Now, in an online world ruled by pop culture lists, comes one film website that would dare to do the impossible. Pursued by a ruthless cyborg programmed to destroy it, IFC.com is about to engage in a battle to decide the fate of the human race!



No, wait, I'm sorry. That's actually the copy from the "American Cyborg" trailer. This is IFC.com's list of the 50 Greatest Trailers of All Time. No ruthless cyborgs here, unless our choices so enrage you that you send one after us. Please don't.

50. Night of the Iguana (1964) 









It’s only fitting that this list ends (or begins) with the trailer for John Huston’s 1964 adaptation of the Tennessee Williams drama starring Richard Burton, Ava Gardner and Deborah Kerr. In spite of those marquee names, it was the far lesser-known Andrew J. Kuehn that made the film a landmark in cinema history by introducing innovations in movie trailer-making that remain a staple today.



Hired by MGM after excelling at cutting trailers for foreign films in the early ‘60s, Kuehn took pre-film advertising to a whole new level when he employed a young James Earl Jones to do an omniscient voiceover, added a jazzy score and introduced quick-cut editing in a world where trailers were usually comprised of full scenes. Today, the “Night of the Iguana” trailer looks a bit like avant-garde filmmaking, but it proved the basis for the rest of Kuehn’s influential body of work, including trailers for “Taxi Driver,” “Alien” and “Jaws,” as well as the entire business of film marketing. --Stephen Saito



49. Anatomy of a Murder (1959) 







 



Anatomy of a Trailer: we open in a nondescript courtroom, Anytown, U.S.A. But almost immediately, a sign of the unusual: the bailiff stands and announces "There is a new movie coming to this town. All those involved in this film will now be sworn in!" The oath is then delivered by "Anatomy of a Murder" director Otto Preminger. "Raise your right hand!" he barks. "Do you solemnly swear that you have done your job in this picture to the best of your ability... James Stewart?" Jimmy nods and says he does, followed in rapid succession by the rest of the cast. I'm not sure these statements are legally binding, but the enthusiasm is nice. Next Preminger has a conversation with "Anatomy" novelist John D. Voelker, who rightly observes that their courtroom scene is missing a jury. "Our jury is not just twelve men and women in a box!" Preminger chuckles. "Our judge and jury sits out there!" as he points into the camera, "millions and millions of people in the theaters!"

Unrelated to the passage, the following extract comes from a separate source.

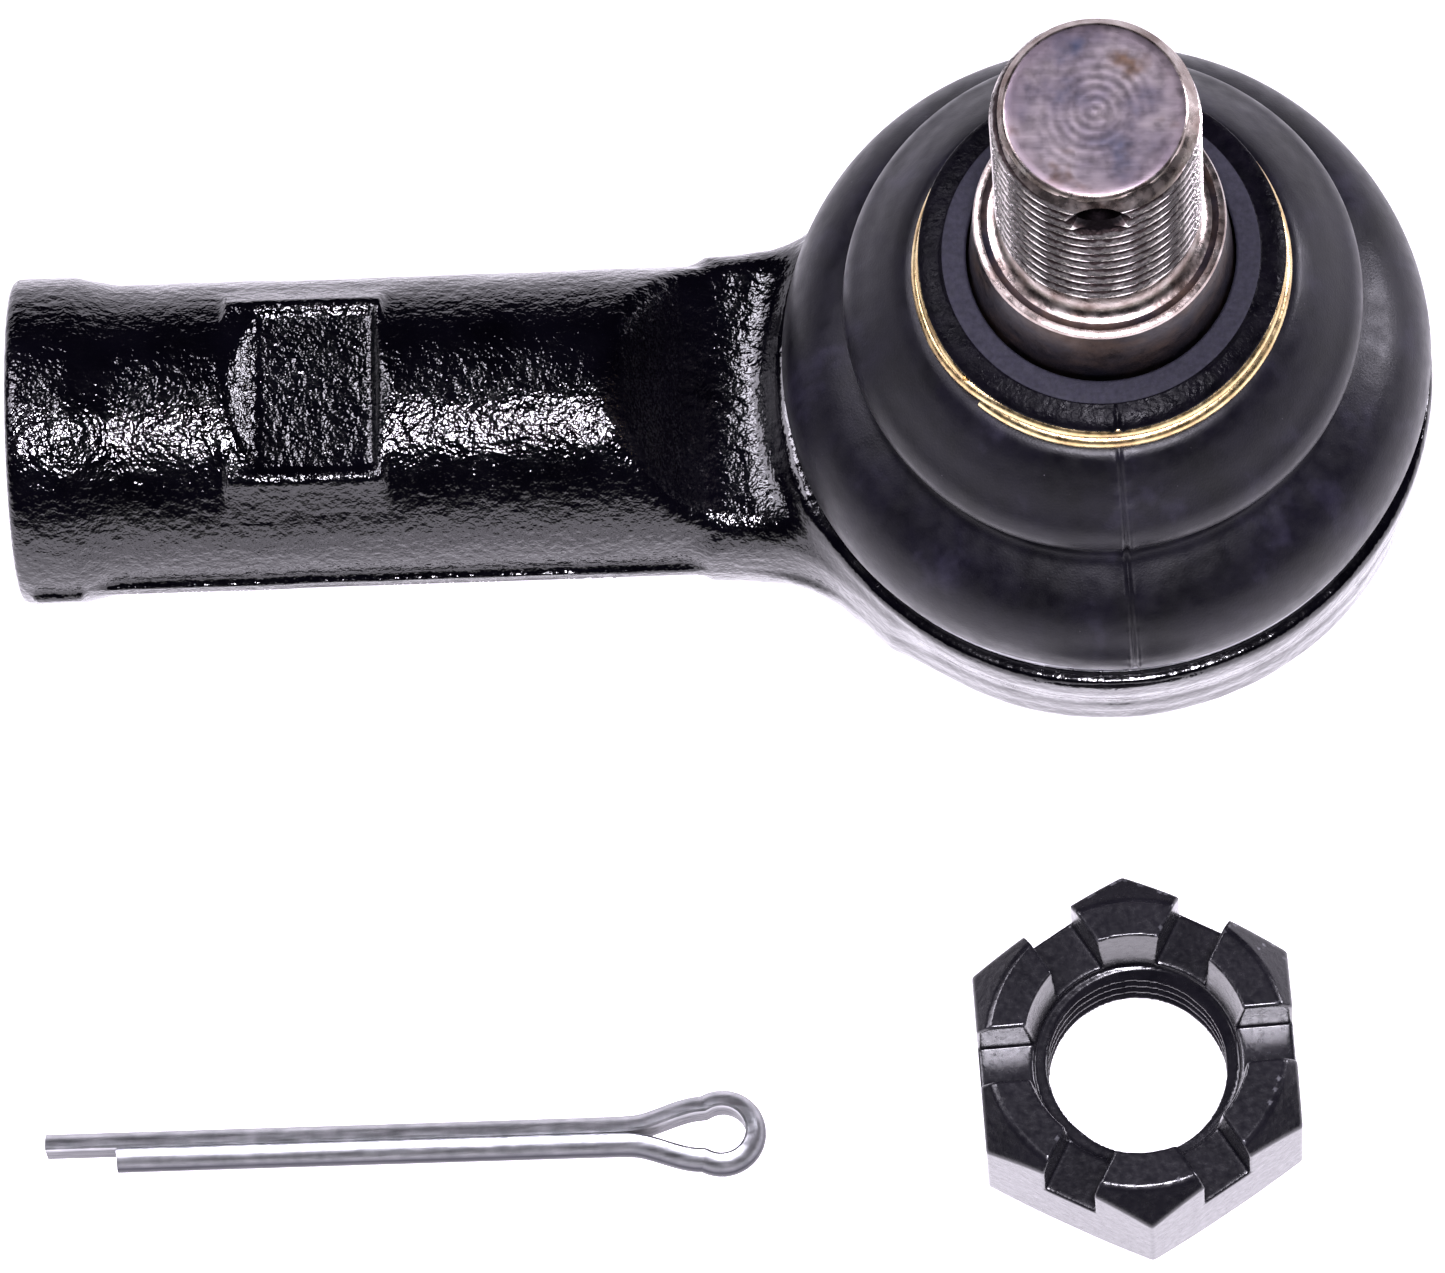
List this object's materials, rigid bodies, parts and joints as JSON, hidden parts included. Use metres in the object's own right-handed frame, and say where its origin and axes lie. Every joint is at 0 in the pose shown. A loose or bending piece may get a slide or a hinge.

The entire judicial conceit is cheeky fun, obviously in keeping with the film's subject matter, and Preminger's salutation to the audience is an apt metaphor for the court of public opinion. Plus the overly excited pull quotes from newspaper reviews -- just what the hell is "Socko cinema!" anyway? -- shows that dubious blurbage in movie ads is not just a recent problem. --Matt Singer

48. The Man Who Wasn't There (2001) 







 







Joel and Ethan Coen’s "The Man Who Wasn’t There" is more than just an homage to film noir -- it’s a dreamlike, semi-abstract distillation of the genre to its core elements. So, too, is its trailer, which highlights the film’s immaculate, highly manicured black-and-white cinematography throughout its montage of period haircuts (narrated with disenchanted deliberateness by Billy Bob Thornton’s smoking barber) and its archetypal noir visions of hands, suit-and-fedora silhouettes and clandestine rendezvous.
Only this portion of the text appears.